When my mom got to know about this relationship, she was very upset. It was a very violent episode - she hit me. She said “I sent you to the engineering college to study, hoping you would get a good job and then take care of the family. But look what all you are up to. He is a Brahmin. He will definitely leave you.” 
His family still did not know about us at that point. 6-7 years into the relationship my relatives started to pressurize my mom about getting me married. So I told him let’s get serious and talk to your parents. His parents were most upset about the caste thing. I still remember this statement of his father’s: “Koi Maratha ya OBC bhi kar lete tum toh chalta. Lekin SC nahi honi chahiye kyunki woh log Brahmins ko hate karte hai aur woh Brahmins ko gaali detein hain. Hum samaaj main kisi ko moun nahi dikha sakengey”. (A Maratha or OBC woman would still be fine. But not a scheduled caste/Dalit, because they hate and abuse Brahmins. We will have no standing left in society). This went on for about six months. Initially it was about caste. When my boyfriend didn’t budge, then they said it was difference in upbringing, then difference in culture and many such things. When he remained resolute, they said let us match horoscopes and see then.

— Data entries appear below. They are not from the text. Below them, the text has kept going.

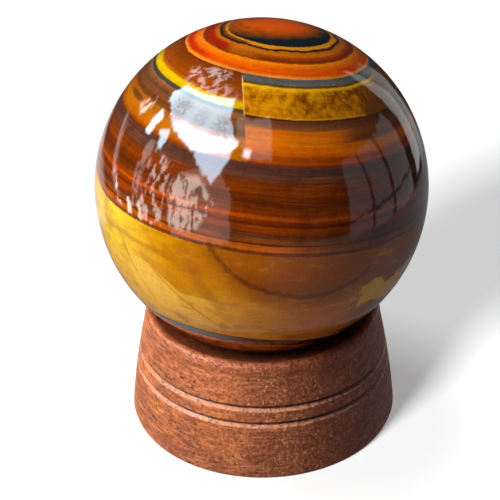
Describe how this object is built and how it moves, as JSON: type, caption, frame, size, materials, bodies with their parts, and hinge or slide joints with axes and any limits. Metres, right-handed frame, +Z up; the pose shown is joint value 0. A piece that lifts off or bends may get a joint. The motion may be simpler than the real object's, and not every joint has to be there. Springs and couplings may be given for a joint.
{
  "type": "polished stone sphere on a wooden stand",
  "caption": "Polished banded stone sphere resting in the dished top of a low turned wooden stand with grooves round its side.",
  "frame": {"origin": "middle of the stand's flat underside, at floor level", "axes": "+Z up through the middle of the stand and the stone; +X to the right and -Y to the front of the side that shows the brightest yellow bands"},
  "size_m": [0.06, 0.06, 0.0758],
  "materials": {
    "banded_stone": "high polish, banded gold, orange, red-brown and blue-grey",
    "turned_hardwood": "satin oiled, open pores, turning marks"
  },
  "bodies": {
    "root": {"stone_sphere": "banded_stone", "wooden_stand": "turned_hardwood"}
  },
  "joints": []
}
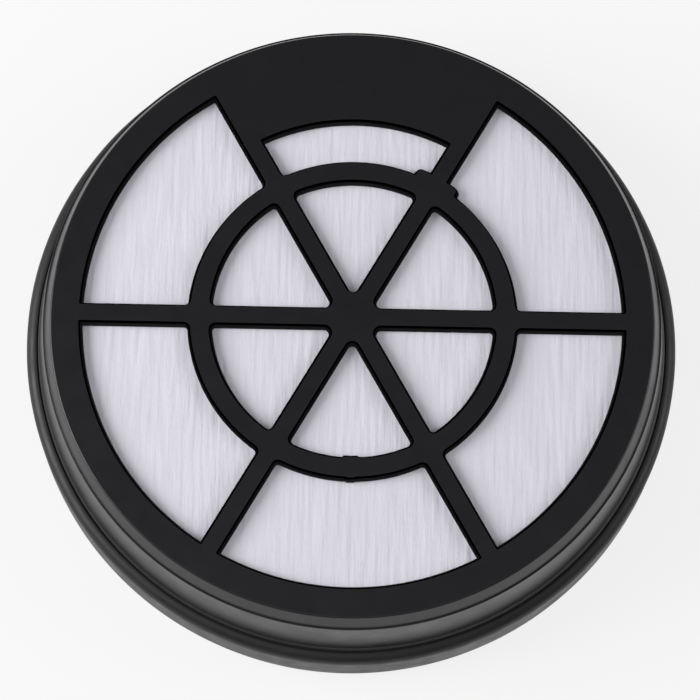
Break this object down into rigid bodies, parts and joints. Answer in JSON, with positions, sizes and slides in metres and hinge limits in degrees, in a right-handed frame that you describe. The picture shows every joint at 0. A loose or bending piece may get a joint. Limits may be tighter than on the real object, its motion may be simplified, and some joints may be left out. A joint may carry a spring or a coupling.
{
  "type": "vacuum motor filter",
  "caption": "Round motor filter with a black spoked grille, a white fleece over a pleated pack, a tapered side wall and a rubber seal round the foot.",
  "frame": {"origin": "centre of the seal's foot, on the plane it rests on", "axes": "+Z out of the grille face, +Y towards the closed sector of the grille, +X across"},
  "size_m": [0.14, 0.14, 0.031],
  "materials": {
    "frame_plastic": "satin",
    "fleece": "soft fleece",
    "filter_sheet": "folded fibre sheet",
    "glue": "smooth hot melt",
    "seal_rubber": "satin"
  },
  "bodies": {
    "root": {"grille_frame": "frame_plastic", "front_fleece": "fleece", "pleated_media": "filter_sheet", "potting_ring": "glue", "glue_thread_near": "glue", "glue_thread_middle": "glue", "glue_thread_far": "glue", "seal_ring": "seal_rubber"}
  },
  "joints": []
}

Now, we don’t observe these practices - I didn’t even have a patrika. One day, quite casually, he asked me for my time of birth. I asked my mom and told him, never imagining it would be used to match horoscopes. Then they got an astrologer to make my horoscope, and took my boyfriend to meet him. They said, look we’re laying it out before you. The dashas are not matching or something - tumhari death ho jayegi, tumharey parents ki death ho jayegi, tumharey jo bachchey paida hongey unko defect hongey, mare hue bachchey paida hongey (this marriage will bring bad luck. You will die, your parents will die, your kids will be stillborn or have birth defects etc.)

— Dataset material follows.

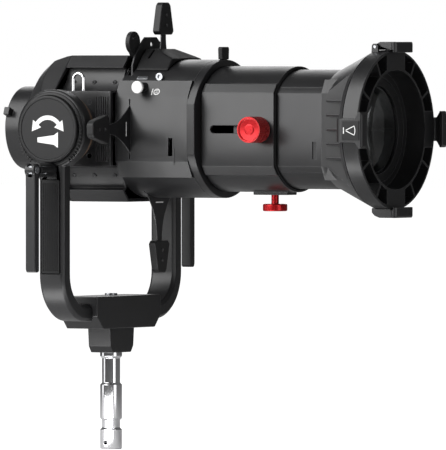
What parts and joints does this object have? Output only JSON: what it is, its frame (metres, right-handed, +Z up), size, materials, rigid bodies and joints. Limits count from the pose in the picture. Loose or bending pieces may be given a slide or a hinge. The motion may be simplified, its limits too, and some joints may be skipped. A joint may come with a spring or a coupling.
{
  "type": "ellipsoidal spotlight",
  "caption": "Ellipsoidal spotlight head with framing shutters, drop-in iris and focusing lens tube, in a tilting yoke on a spigot.",
  "frame": {"origin": "middle of the spigot's long full-diameter land", "axes": "+X the way the beam goes, +Z up along the spigot, +Y to the left of someone behind the light; the tilt axis runs along Y, 347.5 mm above the origin"},
  "size_m": [0.5542, 0.407, 0.568],
  "materials": {
    "black_powder": "satin",
    "black_anodised": "satin anodised",
    "black_moulded": "matt",
    "black_rubber": "matt",
    "chrome": "polished",
    "steel": "brushed",
    "bare_aluminium": "satin",
    "bronze": "satin",
    "friction": "matt",
    "glass": "polished",
    "white_moulded": "satin",
    "red_anodised": "satin anodised"
  },
  "bodies": {
    "yoke": {"spigot": "chrome", "receiver_block": "black_powder", "base_block": "black_powder", "base_bolt": "steel", "arm_left": "black_powder", "arm_right": "black_powder", "arm_pads": "black_rubber", "axle_bushes": "bronze", "tilt_caps": "black_moulded", "cap_badges": "black_moulded", "clamp_bosses": "black_anodised", "draw_bolts": "steel", "lever_pins": "steel"},
    "lever_left": {"lever_left": "black_powder"},
    "lever_right": {"lever_right": "black_powder"},
    "head": {"hub_left": "black_powder", "hub_right": "black_powder", "friction_discs": "friction", "axle_nuts": "steel", "housing_top": "black_powder", "housing_bottom": "black_powder", "panel_left": "black_powder", "panel_right": "black_powder", "rear_cover": "black_powder", "rear_collar": "black_powder", "panel_screws": "steel", "safety_eye": "chrome", "condenser_tube": "bare_aluminium", "condenser_lenses": "glass", "gate_barrel": "black_powder", "gate_plates": "steel", "gate_collar": "black_powder", "slot_saddle": "black_moulded", "slot_screw": "chrome", "barrel": "black_powder", "barrel_seals": "black_rubber"},
    "shutter_top": {"blade_top": "steel", "grip_top": "black_moulded"},
    "shutter_bottom": {"blade_bottom": "steel", "grip_bottom": "black_moulded"},
    "shutter_left": {"blade_left": "steel", "grip_left": "black_moulded"},
    "shutter_right": {"blade_right": "steel", "grip_right": "black_moulded"},
    "iris": {"iris_cassette": "black_anodised"},
    "iris_lever": {"iris_lever": "black_anodised"},
    "slot_plunger": {"slot_plunger": "white_moulded"},
    "barrel_latch": {"barrel_latch": "black_moulded"},
    "lens": {"lens_tube": "black_anodised", "bell": "black_powder", "lens_rings": "black_anodised", "front_lens": "glass", "rear_lens": "glass", "frame_clips": "black_powder", "angle_plate": "black_moulded", "focus_stem": "steel", "latch_pin": "steel"},
    "focus_knob": {"focus_knob": "red_anodised"},
    "frame_latch": {"frame_latch": "black_powder"},
    "thumbscrew": {"thumbscrew": "red_anodised"}
  },
  "joints": [
    {"name": "head_tilt", "type": "hinge", "parent": "yoke", "child": "head", "pos_m": [0, 0, 0.3475], "axis": [0, 1, 0], "range_deg": [-60, 50]},
    {"name": "lever_left_turn", "type": "hinge", "parent": "yoke", "child": "lever_left", "pos_m": [0, 0.195, 0.2965], "axis": [1, 0, 0], "range_deg": [0, 80]},
    {"name": "lever_right_turn", "type": "hinge", "parent": "yoke", "child": "lever_right", "pos_m": [0, -0.195, 0.2965], "axis": [-1, 0, 0], "range_deg": [0, 80]},
    {"name": "shutter_top_slide", "type": "slide", "parent": "head", "child": "shutter_top", "axis": [0, 0, 1], "range_m": [-0.012, 0.023]},
    {"name": "shutter_bottom_slide", "type": "slide", "parent": "head", "child": "shutter_bottom", "axis": [0, 0, 1], "range_m": [0, 0.045]},
    {"name": "shutter_left_slide", "type": "slide", "parent": "head", "child": "shutter_left", "axis": [0, -1, 0], "range_m": [0, 0.045]},
    {"name": "shutter_right_slide", "type": "slide", "parent": "head", "child": "shutter_right", "axis": [0, 1, 0], "range_m": [-0.005, 0.04]},
    {"name": "iris_slide", "type": "slide", "parent": "head", "child": "iris", "axis": [0, 0, 1], "range_m": [0, 0.14]},
    {"name": "iris_lever_turn", "type": "hinge", "parent": "iris", "child": "iris_lever", "pos_m": [0.0587, 0, 0.3475], "axis": [1, 0, 0], "range_deg": [-46, 4]},
    {"name": "slot_plunger_pull", "type": "slide", "parent": "head", "child": "slot_plunger", "axis": [0, -1, 0], "range_m": [0, 0.005], "stiffness_N_per_m": 400},
    {"name": "barrel_latch_pull", "type": "slide", "parent": "head", "child": "barrel_latch", "axis": [0, 0, 1], "range_m": [0, 0.006], "stiffness_N_per_m": 400},
    {"name": "focus_slide", "type": "slide", "parent": "head", "child": "lens", "axis": [1, 0, 0], "range_m": [-0.062, 0.0045]},
    {"name": "focus_knob_turn", "type": "hinge", "parent": "lens", "child": "focus_knob", "pos_m": [0.2559, -0.089, 0.3475], "axis": [0, -1, 0], "range_deg": [-180, 180]},
    {"name": "frame_latch_turn", "type": "hinge", "parent": "lens", "child": "frame_latch", "pos_m": [0.3952, 0, 0.4517], "axis": [0, -1, 0], "range_deg": [0, 70]},
    {"name": "thumbscrew_turn", "type": "hinge", "parent": "head", "child": "thumbscrew", "pos_m": [0.2404, 0, 0.2486], "axis": [0, 0, 1], "range_deg": [-180, 180]}
  ]
}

He ignored them, still. They roped in his entire extended family. His aunt, uncle, maama log were calling and saying: aisa kaise kar saktey ho? Khaandan ka naam mitti main mil jayega. Tumse yeh umeed nahi thi ( how can you do this? We never expected you will ruin the family name thus).
I became very disturbed and had a second episode of depression. By now my mom had come round, but there was an added complication on my end. I’m the eldest right? And I was refusing all the rishtas that came my way, right? My relatives were sniffing around, my mom was getting impatient. Then my younger sister said she didn’t want to wait for her marriage indefinitely till mine happened. So my mom gave me an ultimatum: get married or I get your sister married before you. I said alright  and they went ahead. But for my extended family, it was a shocking event..

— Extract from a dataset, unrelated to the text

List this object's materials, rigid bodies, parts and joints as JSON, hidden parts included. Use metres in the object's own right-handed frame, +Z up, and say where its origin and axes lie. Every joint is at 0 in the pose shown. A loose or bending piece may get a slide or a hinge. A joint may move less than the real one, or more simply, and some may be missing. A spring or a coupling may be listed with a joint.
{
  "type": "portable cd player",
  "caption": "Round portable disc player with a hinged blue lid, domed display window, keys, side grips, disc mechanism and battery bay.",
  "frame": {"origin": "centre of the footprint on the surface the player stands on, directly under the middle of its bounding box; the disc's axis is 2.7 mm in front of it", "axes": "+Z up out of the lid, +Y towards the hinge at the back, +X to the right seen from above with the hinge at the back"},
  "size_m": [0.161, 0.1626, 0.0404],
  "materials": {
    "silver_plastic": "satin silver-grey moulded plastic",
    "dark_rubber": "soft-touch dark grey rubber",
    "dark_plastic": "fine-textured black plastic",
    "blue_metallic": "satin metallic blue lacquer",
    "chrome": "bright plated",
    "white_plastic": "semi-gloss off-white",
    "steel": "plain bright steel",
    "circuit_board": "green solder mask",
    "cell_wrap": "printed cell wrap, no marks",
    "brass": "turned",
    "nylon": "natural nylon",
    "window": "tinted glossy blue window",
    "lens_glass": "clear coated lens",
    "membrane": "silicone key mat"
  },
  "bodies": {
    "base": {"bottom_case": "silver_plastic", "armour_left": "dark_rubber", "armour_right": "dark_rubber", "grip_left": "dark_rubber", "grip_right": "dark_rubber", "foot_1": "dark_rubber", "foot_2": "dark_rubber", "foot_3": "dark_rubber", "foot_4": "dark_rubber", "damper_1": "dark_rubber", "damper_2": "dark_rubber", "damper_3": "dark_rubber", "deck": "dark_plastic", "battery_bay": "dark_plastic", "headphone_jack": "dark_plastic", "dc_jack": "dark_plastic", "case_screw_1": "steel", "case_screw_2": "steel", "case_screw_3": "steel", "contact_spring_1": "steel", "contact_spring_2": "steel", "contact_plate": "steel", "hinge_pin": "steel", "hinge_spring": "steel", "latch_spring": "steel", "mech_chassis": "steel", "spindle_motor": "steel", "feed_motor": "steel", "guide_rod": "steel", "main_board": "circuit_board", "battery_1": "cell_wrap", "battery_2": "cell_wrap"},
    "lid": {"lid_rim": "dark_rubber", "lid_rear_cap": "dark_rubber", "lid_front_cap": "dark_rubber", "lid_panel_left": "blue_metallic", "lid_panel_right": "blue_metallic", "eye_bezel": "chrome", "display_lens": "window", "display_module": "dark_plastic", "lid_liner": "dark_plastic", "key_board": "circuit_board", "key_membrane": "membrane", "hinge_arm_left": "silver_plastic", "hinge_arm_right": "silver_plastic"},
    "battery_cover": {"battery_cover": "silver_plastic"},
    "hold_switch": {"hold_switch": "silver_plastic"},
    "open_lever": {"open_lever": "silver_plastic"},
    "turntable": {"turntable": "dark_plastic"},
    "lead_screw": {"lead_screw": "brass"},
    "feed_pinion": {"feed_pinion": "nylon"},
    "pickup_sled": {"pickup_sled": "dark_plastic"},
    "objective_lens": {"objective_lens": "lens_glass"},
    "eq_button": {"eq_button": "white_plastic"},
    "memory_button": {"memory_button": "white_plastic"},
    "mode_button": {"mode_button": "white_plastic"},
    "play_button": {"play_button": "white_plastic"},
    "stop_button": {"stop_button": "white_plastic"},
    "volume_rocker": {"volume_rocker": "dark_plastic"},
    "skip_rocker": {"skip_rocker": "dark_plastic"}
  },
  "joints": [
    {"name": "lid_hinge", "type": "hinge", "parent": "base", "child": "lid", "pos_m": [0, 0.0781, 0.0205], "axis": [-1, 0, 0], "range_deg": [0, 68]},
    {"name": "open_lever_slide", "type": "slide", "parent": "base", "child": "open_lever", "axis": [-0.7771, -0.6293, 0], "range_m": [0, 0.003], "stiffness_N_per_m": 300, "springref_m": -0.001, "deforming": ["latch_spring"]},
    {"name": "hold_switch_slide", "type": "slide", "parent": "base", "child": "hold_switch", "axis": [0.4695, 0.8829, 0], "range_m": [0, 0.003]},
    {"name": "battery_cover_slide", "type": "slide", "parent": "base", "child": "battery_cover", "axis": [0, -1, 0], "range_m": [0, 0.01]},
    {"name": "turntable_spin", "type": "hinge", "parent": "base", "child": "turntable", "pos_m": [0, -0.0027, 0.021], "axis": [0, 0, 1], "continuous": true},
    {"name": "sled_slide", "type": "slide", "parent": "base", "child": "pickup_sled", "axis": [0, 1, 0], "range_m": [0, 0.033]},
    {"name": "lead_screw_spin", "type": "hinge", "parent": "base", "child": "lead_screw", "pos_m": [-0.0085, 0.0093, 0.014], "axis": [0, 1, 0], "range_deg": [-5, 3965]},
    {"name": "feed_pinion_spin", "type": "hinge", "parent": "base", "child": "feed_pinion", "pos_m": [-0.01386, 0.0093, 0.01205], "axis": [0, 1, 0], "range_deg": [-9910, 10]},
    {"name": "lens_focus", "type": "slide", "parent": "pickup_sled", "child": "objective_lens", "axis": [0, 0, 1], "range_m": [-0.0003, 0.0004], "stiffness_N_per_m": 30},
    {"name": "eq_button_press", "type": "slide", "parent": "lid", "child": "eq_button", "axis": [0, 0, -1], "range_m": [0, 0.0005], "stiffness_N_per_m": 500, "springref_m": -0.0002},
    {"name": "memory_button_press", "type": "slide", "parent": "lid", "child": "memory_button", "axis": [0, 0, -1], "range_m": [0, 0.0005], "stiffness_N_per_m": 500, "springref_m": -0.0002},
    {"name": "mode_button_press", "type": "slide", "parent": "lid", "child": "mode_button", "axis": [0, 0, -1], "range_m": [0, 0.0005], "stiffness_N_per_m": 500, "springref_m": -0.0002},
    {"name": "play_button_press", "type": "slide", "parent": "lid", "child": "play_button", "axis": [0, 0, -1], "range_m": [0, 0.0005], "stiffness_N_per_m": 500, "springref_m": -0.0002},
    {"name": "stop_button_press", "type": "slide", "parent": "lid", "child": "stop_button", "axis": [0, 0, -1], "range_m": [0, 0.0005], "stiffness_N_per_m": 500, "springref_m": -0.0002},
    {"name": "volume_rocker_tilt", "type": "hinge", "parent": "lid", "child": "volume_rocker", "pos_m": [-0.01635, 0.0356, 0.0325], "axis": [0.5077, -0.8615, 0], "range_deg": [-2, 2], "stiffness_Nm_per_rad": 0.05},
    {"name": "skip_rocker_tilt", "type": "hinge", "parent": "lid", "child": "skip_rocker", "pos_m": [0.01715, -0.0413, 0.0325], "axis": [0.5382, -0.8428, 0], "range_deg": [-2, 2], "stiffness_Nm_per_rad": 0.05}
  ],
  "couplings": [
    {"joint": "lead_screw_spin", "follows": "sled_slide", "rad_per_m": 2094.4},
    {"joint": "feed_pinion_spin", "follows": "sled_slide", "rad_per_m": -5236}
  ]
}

Meanwhile my boyfriend’s behavior started to change. He started dropping hints, that this is not going to work out, to make excuses, my mom still isn’t ready to meet yours, my dad is so old, my parents are getting older, so how can I break their hearts at this age? It was going round in circles. I thought sometimes of breaking up but then I’d think, well he is in a complex position too. And I waited.
In truth, I couldn’t imagine my life without him, after ten years together. I hated myself for not being able to break up with him. I was on antidepressants. And one day he came and said, “this girl from my office has proposed to me and I said yes.”
 I mean, how is it even possible! He actually had this affair with a married woman from his office while he was still in a relationship with me. Then he told me we can’t be together now because I said yes to her and she is going to divorce her husband and we are going to get married. And I am like and your parents are ok with this? The woman was a Brahmin but older than him. 
Eventually he didn’t marry this woman. He married someone else. I don’t know her caste. Only, that it was also a love marriage and this time his parents were okay. 
It was a very hard time in my life, trying to come to terms with the fact that he has left me for someone else. I felt lost. I went on Tinder and slept with many guys, had multiple one-night stands, I thought little about my own self -  till I felt that he was completely out of my head. 
A couple of years later, I met a guy on Tinder. He was sensible, different from other guys, very supportive. It started really as a casual friendship and after three or four months we started to date. It was a very different relationship than my previous one. He was younger than I and from a different state, and also a very privileged background. And I would say, he was the first person to actually accept me the way I am, without baggage, or seeing me as damaged goods and all that.
He was the person who actually helped me realize that it is okay to embrace my Dalit identity, or to stop hiding that I come from a poor background. It went well for a few months. But then he started to have some problems (unrelated to us) at home and was often disturbed. So he told me that he didn’t think he was in a place to make a long term commitment, and it might be better to break up now, because there was a chance then that I meet someone else. We are still in touch, we are friends. He is not seeing anyone. I'm not seeing anyone. 
You know, in a hypothetical scenario, if caste were not a factor, I would have been married to my first boyfriend because there was no other issue – job, looks, class..
For the longest time I blamed myself for my heartbreak. I felt there was something wrong with me that caused me to be dumped. But I’m learning to rewrite that story and I know that it wasn’t a 100% my fault.
Everyone around me is married now and I would like to be married too. After my breakup I had a lot of rishtas coming my way. But I can’t have an arranged marriage - I am not the one who can fit into that particular role of a wife who will do cooking cleaning and also work. I see my sister doing these things and I can’t do those things. I guess I am a romantic.
What is romantic? As a Dalit woman, if you asked me how I imagine an ideal romantic relationship, I’d say, it really should not matter where we come from – caste, income, religion. There should be acceptance and respect. There should be personal space, there should be freedom. A sense of self even in the relationship, I shouldn’t lose myself. There should be trust and there should be love and care. 
A relationship where my thoughts and opinions matter is romantic. It’s about the two people involved, about how they are at that moment. 
As a person, I’d say I’m very monogamous - when I'm seeing someone I am really into that person and I don’t look around. But when I'm single and then I like to keep my options open. For instance, till now I have not been attracted towards women, but who knows?
If I meet the right guy and he is ready to accept me the way I am then okay I’ll think about marriage otherwise I have made my peace with the fact that maybe I end up alone and even then I will be fine.